When the fair ended, the Spanish republican forces sent Guernica on an international tour to create awareness of the war and raise funds for Spanish refugees. It traveled the world for 19 years and then was loaned for safekeeping to The Museum of Modern Art in New York. Picasso refused to allow it to return to Spain until the country “enjoyed public liberties and democratic institutions,” which finally occurred in 1981. Today the painting permanently resides in the Reina Sofia, Spain’s national museum of modern art in Madrid.
What can we see?
This painting is not easy to decipher. Everywhere there seems to be death and dying. As our eyes adjust to the frenetic action, figures begin to emerge. On the far left is a woman, head back, screaming in pain and grief, holding the lifeless body of her dead child. This is one of the most devastating and unforgettable images in the painting. To her right is the head and partial body of a large white bull, the only unharmed and calm figure amidst the chaos. Beneath her, a dead or wounded man with a severed arm and mutilated hand clutches a broken sword. Only his head and arms are visible; the rest of his body is obscured by the overlapping and scattered parts of other figures. In the center stands a terrified horse, mouth open, screaming in pain, its side pierced by a spear. On the right are three more women. One rushes in, looking up at the stark light bulb at the top of the scene. Another leans out of the window of a burning house, her long extended arm holding a lamp, while the third woman appears trapped in the burning building, screaming in fear and horror.
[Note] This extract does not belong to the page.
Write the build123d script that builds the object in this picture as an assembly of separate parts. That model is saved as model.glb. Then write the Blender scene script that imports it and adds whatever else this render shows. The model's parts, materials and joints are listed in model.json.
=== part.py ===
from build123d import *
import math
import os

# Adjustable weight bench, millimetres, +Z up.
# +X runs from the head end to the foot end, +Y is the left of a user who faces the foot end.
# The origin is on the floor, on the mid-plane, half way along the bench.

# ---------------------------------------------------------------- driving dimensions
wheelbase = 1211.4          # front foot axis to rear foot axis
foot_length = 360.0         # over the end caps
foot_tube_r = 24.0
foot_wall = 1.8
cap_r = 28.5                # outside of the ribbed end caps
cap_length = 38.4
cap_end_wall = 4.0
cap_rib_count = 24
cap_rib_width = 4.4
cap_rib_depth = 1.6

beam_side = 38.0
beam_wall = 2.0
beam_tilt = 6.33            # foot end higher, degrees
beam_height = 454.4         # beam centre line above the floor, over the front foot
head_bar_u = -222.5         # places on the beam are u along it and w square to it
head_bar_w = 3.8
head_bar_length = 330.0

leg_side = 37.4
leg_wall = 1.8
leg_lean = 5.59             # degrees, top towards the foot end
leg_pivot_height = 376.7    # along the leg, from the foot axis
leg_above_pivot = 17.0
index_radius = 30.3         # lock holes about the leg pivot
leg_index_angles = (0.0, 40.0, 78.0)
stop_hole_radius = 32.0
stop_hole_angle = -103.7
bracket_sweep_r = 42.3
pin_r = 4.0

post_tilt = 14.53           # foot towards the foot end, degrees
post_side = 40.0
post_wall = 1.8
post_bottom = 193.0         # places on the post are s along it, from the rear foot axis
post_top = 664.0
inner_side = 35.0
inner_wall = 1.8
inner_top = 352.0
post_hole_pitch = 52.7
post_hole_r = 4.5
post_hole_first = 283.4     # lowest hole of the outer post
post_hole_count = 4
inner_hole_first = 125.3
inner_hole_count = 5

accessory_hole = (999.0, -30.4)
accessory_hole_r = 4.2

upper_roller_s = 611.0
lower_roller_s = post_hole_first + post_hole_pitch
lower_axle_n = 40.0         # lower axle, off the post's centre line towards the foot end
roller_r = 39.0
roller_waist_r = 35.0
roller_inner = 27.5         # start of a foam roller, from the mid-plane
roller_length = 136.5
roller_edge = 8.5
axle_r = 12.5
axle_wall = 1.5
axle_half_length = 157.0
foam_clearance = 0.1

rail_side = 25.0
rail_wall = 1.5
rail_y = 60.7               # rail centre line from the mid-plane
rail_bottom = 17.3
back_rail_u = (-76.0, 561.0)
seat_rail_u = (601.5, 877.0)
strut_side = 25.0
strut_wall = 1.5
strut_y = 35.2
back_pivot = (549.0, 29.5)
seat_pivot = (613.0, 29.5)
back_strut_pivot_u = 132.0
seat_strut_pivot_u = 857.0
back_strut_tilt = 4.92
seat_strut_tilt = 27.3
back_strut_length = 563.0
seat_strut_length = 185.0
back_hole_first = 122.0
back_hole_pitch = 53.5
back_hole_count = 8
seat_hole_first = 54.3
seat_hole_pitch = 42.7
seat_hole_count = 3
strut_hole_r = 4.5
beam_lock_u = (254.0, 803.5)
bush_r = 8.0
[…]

All their faces are distorted in agony. Eyes are dislocated; mouths are open; tongues are shaped like daggers.
Picasso chose to paint Guernica in a stark monochromatic palette of gray, black, and white. This may reflect his initial encounter with the original newspaper reports and photographs in black and white, or perhaps it suggested to Picasso the objective factuality of an eye witness report. A documentary quality is further emphasized by the textured pattern in the center of the painting that creates the illusion of newsprint. The sharp alternation of black and white contrasts across the painting surface also creates dramatic intensity, a visual kinetic energy of jagged movement.
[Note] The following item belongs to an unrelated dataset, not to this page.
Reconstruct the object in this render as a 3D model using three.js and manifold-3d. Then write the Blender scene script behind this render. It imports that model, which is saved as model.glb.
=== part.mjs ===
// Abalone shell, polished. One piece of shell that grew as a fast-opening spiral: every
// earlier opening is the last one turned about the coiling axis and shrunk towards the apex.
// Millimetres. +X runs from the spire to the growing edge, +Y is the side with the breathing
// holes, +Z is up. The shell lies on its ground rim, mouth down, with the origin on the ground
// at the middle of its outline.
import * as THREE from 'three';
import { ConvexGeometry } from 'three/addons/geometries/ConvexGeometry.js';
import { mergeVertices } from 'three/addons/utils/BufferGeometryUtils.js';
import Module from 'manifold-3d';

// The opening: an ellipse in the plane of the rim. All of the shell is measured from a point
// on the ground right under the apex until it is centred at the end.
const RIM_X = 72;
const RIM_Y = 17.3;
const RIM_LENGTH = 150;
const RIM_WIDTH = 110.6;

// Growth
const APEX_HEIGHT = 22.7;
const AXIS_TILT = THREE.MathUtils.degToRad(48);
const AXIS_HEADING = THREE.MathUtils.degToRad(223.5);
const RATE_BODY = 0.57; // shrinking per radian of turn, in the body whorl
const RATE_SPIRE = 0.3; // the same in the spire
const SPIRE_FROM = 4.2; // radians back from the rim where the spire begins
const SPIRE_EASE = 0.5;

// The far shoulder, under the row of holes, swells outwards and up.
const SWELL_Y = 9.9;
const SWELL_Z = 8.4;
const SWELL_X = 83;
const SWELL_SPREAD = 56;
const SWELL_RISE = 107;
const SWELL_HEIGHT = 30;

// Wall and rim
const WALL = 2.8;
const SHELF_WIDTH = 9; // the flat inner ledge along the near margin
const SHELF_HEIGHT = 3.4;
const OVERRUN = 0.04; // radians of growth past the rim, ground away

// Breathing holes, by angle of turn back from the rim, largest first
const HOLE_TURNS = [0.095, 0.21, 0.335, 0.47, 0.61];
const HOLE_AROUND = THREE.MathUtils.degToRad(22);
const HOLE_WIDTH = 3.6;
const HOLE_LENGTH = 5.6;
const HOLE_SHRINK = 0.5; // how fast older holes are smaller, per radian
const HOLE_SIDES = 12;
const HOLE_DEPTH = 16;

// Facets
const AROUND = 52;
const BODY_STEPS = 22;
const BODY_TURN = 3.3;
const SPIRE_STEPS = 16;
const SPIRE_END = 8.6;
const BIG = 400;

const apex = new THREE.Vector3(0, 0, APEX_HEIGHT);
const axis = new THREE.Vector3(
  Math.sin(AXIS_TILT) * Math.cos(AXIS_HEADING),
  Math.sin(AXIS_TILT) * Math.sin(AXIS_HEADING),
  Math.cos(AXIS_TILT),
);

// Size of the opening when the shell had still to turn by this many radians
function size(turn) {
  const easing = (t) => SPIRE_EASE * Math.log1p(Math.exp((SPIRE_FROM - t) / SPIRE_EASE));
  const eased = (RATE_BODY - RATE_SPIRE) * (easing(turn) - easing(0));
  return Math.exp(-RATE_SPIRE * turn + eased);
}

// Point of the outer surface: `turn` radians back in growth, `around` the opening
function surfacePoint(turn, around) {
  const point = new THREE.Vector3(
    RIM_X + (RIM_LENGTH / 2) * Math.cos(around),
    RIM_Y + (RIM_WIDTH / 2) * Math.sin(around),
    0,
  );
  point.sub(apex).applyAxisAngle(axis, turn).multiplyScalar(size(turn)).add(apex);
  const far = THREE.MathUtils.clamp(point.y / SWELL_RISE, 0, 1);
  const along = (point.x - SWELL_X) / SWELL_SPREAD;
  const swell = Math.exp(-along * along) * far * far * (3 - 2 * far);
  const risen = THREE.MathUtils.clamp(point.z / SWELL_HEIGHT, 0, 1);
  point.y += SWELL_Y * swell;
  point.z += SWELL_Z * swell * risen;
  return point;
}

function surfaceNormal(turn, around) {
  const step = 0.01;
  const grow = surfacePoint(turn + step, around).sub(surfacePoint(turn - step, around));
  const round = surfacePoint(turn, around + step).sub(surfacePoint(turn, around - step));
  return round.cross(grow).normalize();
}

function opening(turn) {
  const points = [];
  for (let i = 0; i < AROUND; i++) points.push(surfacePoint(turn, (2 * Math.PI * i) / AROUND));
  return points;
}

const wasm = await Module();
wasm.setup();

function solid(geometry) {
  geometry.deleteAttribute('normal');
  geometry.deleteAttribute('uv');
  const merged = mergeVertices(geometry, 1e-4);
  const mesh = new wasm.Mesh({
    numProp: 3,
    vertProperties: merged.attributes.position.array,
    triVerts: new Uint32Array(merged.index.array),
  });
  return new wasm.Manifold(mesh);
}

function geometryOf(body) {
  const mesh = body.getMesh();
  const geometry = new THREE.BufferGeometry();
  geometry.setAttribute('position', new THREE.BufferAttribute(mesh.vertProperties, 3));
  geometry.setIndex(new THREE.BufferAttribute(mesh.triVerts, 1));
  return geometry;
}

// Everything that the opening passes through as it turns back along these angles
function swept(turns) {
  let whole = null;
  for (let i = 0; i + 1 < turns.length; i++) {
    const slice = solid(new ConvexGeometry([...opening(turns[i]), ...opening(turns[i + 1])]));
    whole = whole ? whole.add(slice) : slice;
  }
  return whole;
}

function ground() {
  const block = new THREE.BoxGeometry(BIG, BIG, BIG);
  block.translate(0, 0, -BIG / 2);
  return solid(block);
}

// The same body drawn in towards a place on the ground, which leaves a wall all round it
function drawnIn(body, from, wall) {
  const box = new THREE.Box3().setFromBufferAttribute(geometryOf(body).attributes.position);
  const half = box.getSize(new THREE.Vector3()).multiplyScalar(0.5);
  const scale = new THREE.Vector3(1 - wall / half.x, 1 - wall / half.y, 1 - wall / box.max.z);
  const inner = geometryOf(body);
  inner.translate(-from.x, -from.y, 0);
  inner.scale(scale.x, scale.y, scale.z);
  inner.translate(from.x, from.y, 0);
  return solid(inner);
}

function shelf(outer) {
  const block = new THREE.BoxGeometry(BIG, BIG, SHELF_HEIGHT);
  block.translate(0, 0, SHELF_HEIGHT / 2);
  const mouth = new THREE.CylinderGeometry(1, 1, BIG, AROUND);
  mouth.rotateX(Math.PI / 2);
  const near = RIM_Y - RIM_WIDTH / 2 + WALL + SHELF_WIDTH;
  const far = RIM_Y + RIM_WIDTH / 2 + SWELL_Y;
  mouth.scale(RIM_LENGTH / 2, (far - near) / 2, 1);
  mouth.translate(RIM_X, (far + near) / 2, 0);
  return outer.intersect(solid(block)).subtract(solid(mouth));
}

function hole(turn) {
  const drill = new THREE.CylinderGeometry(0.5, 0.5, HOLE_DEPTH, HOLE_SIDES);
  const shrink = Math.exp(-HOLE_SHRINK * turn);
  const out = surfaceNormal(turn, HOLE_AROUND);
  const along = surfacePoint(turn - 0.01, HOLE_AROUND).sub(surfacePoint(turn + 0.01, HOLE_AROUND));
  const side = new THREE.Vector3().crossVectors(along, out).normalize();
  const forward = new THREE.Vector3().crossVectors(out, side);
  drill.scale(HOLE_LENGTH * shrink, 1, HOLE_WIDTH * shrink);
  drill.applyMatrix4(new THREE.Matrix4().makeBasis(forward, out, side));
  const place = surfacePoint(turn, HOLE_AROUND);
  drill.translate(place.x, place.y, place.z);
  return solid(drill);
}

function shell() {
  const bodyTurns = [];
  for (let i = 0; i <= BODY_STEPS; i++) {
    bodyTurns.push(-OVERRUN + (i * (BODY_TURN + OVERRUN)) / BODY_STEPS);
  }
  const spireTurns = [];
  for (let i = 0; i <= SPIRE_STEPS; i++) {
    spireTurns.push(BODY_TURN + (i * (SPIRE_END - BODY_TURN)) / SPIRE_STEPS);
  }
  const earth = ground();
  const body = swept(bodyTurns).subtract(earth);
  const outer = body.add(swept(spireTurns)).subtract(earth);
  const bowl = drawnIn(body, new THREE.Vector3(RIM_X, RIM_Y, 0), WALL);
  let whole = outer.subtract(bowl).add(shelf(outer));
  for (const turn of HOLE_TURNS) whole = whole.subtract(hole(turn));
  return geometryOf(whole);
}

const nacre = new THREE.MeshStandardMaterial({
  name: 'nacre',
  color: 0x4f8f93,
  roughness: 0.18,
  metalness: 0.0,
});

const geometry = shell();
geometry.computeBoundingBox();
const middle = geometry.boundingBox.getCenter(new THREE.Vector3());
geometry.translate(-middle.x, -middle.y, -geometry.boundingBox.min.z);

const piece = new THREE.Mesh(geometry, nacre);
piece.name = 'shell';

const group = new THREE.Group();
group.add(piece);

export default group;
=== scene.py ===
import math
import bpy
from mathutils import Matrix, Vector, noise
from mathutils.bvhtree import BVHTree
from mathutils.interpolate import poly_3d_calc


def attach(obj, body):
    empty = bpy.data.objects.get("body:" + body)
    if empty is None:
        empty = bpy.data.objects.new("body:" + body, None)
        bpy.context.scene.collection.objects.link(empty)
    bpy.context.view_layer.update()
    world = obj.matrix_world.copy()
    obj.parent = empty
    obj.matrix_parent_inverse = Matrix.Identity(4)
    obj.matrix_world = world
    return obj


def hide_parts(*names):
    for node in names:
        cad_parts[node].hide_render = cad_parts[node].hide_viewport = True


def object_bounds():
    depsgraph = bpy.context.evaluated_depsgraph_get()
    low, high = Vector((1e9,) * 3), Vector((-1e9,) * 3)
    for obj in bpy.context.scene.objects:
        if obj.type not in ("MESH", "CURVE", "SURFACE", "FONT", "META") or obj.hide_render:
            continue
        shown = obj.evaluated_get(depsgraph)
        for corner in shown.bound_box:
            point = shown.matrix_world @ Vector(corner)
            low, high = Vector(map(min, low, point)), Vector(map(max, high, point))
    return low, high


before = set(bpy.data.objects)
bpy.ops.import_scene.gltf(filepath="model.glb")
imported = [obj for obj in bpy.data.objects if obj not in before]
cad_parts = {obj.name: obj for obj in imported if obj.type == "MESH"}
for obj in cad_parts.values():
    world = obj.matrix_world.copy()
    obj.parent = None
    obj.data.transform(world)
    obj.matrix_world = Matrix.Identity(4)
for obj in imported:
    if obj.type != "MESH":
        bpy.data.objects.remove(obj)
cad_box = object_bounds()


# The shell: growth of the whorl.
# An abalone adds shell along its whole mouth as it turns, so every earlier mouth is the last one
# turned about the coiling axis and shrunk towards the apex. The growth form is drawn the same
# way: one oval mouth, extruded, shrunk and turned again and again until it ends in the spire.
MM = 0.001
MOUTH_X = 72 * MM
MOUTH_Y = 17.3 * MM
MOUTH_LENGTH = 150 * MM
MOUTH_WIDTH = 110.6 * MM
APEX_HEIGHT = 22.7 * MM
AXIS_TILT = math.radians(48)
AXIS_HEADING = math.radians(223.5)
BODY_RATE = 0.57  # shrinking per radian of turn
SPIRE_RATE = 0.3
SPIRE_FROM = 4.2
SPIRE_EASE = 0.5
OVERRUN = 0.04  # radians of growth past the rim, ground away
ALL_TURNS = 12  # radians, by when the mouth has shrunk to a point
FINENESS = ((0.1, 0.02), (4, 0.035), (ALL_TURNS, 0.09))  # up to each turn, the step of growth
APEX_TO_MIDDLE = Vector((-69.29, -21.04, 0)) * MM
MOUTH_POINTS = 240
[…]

On first glance, Guernica’s composition appears confusing and chaotic; the viewer is thrown into the midst of intensely violent action. Everything seems to be in flux. The space is compressed and ambiguous with the shifting perspectives and multiple viewpoints characteristic of Picasso’s earlier Cubist style. Images overlap and intersect, obscuring forms and making it hard to distinguish their boundaries. Bodies are distorted and semi-abstracted, the forms discontinuous and fragmentary. Everything seems jumbled together, while sharp angular lines seem to pierce and splinter the dismembered bodies. However, there is in fact an overriding visual order. Picasso balances the composition by organizing the figures into three vertical groupings moving left to right, while the center figures are stabilized within a large triangle of light.
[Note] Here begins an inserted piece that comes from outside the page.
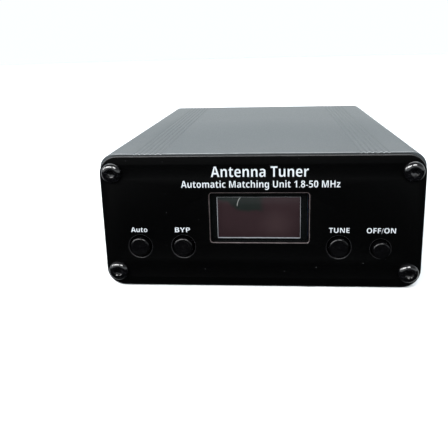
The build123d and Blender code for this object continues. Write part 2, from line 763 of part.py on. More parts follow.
def battery_pad():
    """Double sided foam between the pack and the lid."""
    width, length, _ = BATTERY
    return standing(width - 6, length - 8, BATTERY_PAD, 0, BATTERY_Y, battery_top())


def battery_header():
    floor = BOARD_TOP + HEADER_WALL
    width, length, height = HEADER
    well = standing(width - 2 * HEADER_WALL, length - 2 * HEADER_WALL, height, 0, HEADER_Y, floor)
    return standing(*HEADER, 0, HEADER_Y) - well


def battery_plug():
    return standing(*PLUG, 0, HEADER_Y, BOARD_TOP + HEADER_WALL)


def battery_leads():
    """Two wires from the end of the pack down into the plug."""
    leads = []
    start = BATTERY_Y + BATTERY[1] / 2
    top = battery_top() - BATTERY_LEAD_DROP
    plug_top = BOARD_TOP + HEADER_WALL + PLUG[2]
    for x in (-BATTERY_LEAD_X, BATTERY_LEAD_X):
        points = [(x, start, top), (x, HEADER_Y, top), (x, HEADER_Y, plug_top)]
        leads.append(wire_along(points, BATTERY_LEAD_BEND, LEAD_R))
    return leads


# ---------------------------------------------------------------- build


def build_nodes():
    """Every node's name with its solid or list of solids."""
    lower = bottom_shell()
    glass_front = DISPLAY_FRONT + POLARISER[2]
    carrier_front = glass_front + GLASS[2]
    nodes = {
        "bottom_shell": lower,
        "top_shell": top_shell(lower),
        "front_panel": front_panel(),
        "rear_panel": rear_panel(),
        "front_panel_screws": panel_screws(PANEL_FRONT, 90),
        "rear_panel_screws": panel_screws(PANEL_REAR, -90),
        "display_polariser": display_layer(POLARISER, POLARISER_Z - POLARISER[1] / 2, DISPLAY_FRONT),
        "display_glass": display_layer(GLASS, GLASS_BOTTOM, glass_front),
        "display_board": display_carrier(carrier_front),
        "display_pins": display_pins(carrier_front),
        "tact_switch_housings": [tact_housing(x) for x in BUTTON_X.values()],
        "power_switch_housing": power_switch_housing(),
        "power_switch_spring": power_spring(),
        "power_button": button_cap(
            POWER_R, POWER_PROUD, POWER_FLANGE_R, POWER_STEM_R, POWER_SLEEVE_REAR, POWER_X, POWER_Z
        ),
        "power_stem": rod(POWER_STEM_R, FLANGE_FRONT, POWER_STEM_REAR, POWER_X, POWER_Z),
        "socket_screws": socket_screws(),
        "socket_nuts": socket_nuts(),
        "socket_leads": socket_leads(),
        "ground_stud": rod(GROUND_STUD_R, GROUND_STUD_FRONT, GROUND_STUD_REAR, 0, GROUND_Z),
        "ground_lock_nuts": ground_lock_nuts(),
        "ground_lug": ground_lug(),
        "ground_lead": ground_lead(),
        "ground_washer": ground_washer(),
        "ground_thumb_nut": ground_thumb_nut(),
        "inlet_body": inlet_body(),
        "inlet_pin": inlet_pin(),
        "inlet_tags": inlet_tags(),
        "inlet_nut": hex_nut(
            INLET_NUT_FLATS, INLET_HOLE_R - 0.05, CASE_REAR - INLET_NUT_THICKNESS, CASE_REAR, 0, INLET_Z
        ),
        "inlet_leads": inlet_leads(),
        "main_board": main_board(),
        "capacitor_relays": relay_row(-RELAY_X, CAPACITOR_RELAYS),
        "inductor_relays": relay_row(RELAY_X, INDUCTOR_RELAYS),
        "toroid_cores": toroid_cores(),
        "toroid_windings": toroid_windings(),
        "air_coils": air_coils(),
        "bridge_cores": bridge_cores(),
        "bridge_lines": bridge_lines(),
        "tuning_capacitors": tuning_capacitors(),
        "controller_socket": controller_socket(),
        "controller_chip": chip(CONTROLLER_CHIP, 0, CONTROLLER_Y, BOARD_TOP + CONTROLLER_SOCKET[2]),
        "driver_chips": driver_chips(),
        "voltage_regulator": voltage_regulator(),
        "filter_capacitors": filter_capacitors(),
        "battery_pack": battery_pack(),
        "battery_pad": battery_pad(),
        "battery_header": battery_header(),
        "battery_plug": battery_plug(),
        "battery_leads": battery_leads(),
    }
    for name, x in BUTTON_X.items():
        nodes[f"{name}_button"] = small_cap(x)
        nodes[f"{name}_stem"] = small_stem(x)
    for name, x in SOCKET_X.items():
        nodes[f"{name}_socket_shell"] = socket_shell(x)
        nodes[f"{name}_socket_insulator"] = socket_insulator(x)
        nodes[f"{name}_socket_contact"] = socket_contact(x)
    return nodes


os.makedirs("parts", exist_ok=True)
for name, made in build_nodes().items():
    pieces = made if isinstance(made, list) else [made]
    solids = [solid for piece in pieces for solid in piece.solids()]
    export_step(Compound(children=solids), f"parts/{name}.step")
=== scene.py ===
import bpy, bmesh, json, math
from mathutils import Matrix, Vector


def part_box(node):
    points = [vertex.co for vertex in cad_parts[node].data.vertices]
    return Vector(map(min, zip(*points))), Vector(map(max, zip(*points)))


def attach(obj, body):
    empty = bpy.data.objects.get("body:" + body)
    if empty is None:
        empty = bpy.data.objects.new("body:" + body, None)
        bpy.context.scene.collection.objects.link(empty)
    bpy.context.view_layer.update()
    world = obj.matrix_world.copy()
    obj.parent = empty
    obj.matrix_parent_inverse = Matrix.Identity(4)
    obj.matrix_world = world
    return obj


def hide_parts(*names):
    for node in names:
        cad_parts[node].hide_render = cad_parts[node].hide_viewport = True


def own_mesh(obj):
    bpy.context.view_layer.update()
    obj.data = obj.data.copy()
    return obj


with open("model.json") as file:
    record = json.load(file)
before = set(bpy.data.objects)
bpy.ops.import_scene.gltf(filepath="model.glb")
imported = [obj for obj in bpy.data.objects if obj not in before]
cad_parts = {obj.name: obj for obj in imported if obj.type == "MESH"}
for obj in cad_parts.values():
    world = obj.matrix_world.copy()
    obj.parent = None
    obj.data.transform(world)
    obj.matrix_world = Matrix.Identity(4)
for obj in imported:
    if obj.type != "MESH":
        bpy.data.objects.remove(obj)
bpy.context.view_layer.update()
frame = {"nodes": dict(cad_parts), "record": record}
scene = bpy.context.scene
scene.view_settings.view_transform = "Standard"
mm = 0.001

# places that the pieces share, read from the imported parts
panelLow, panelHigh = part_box("front_panel")
rearLow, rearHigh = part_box("rear_panel")
frontY = panelLow.y
rearY = rearHigh.y
midZ = (panelLow.z + panelHigh.z) / 2
print("frame loaded,", len(frame["nodes"]), "nodes")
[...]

There has been almost endless debate about the meaning of the images in Guernica. Questioned about its possible symbolism, Picasso said it was simply an appeal to people about massacred people and animals. "In the panel on which I am working, which I call Guernica, I clearly express my abhorrence of the military caste which has sunk Spain into an ocean of pain and death.” The horse and bull are images Picasso used his entire career, part of the life and death ritual of the Spanish bullfights he first saw as a child. Some scholars interpret the horse and bull as representing the deadly battle between the republican fighters—horse—and Franco’s fascist army—bull. Picasso said only that the bull represented brutality and darkness, adding “It isn’t up to the painter to define the symbols. Otherwise it would be better if he wrote them out in so many words. The public who look at the picture must interpret the symbols as they understand them.”
In the end, the painting does not appear to have one exclusive meaning. Perhaps it is that very ambiguity, the lack of historical specificity, or the fact that brutal wars continue to be fought, that keeps Guernica as timeless and universally relatable today as it was in 1937.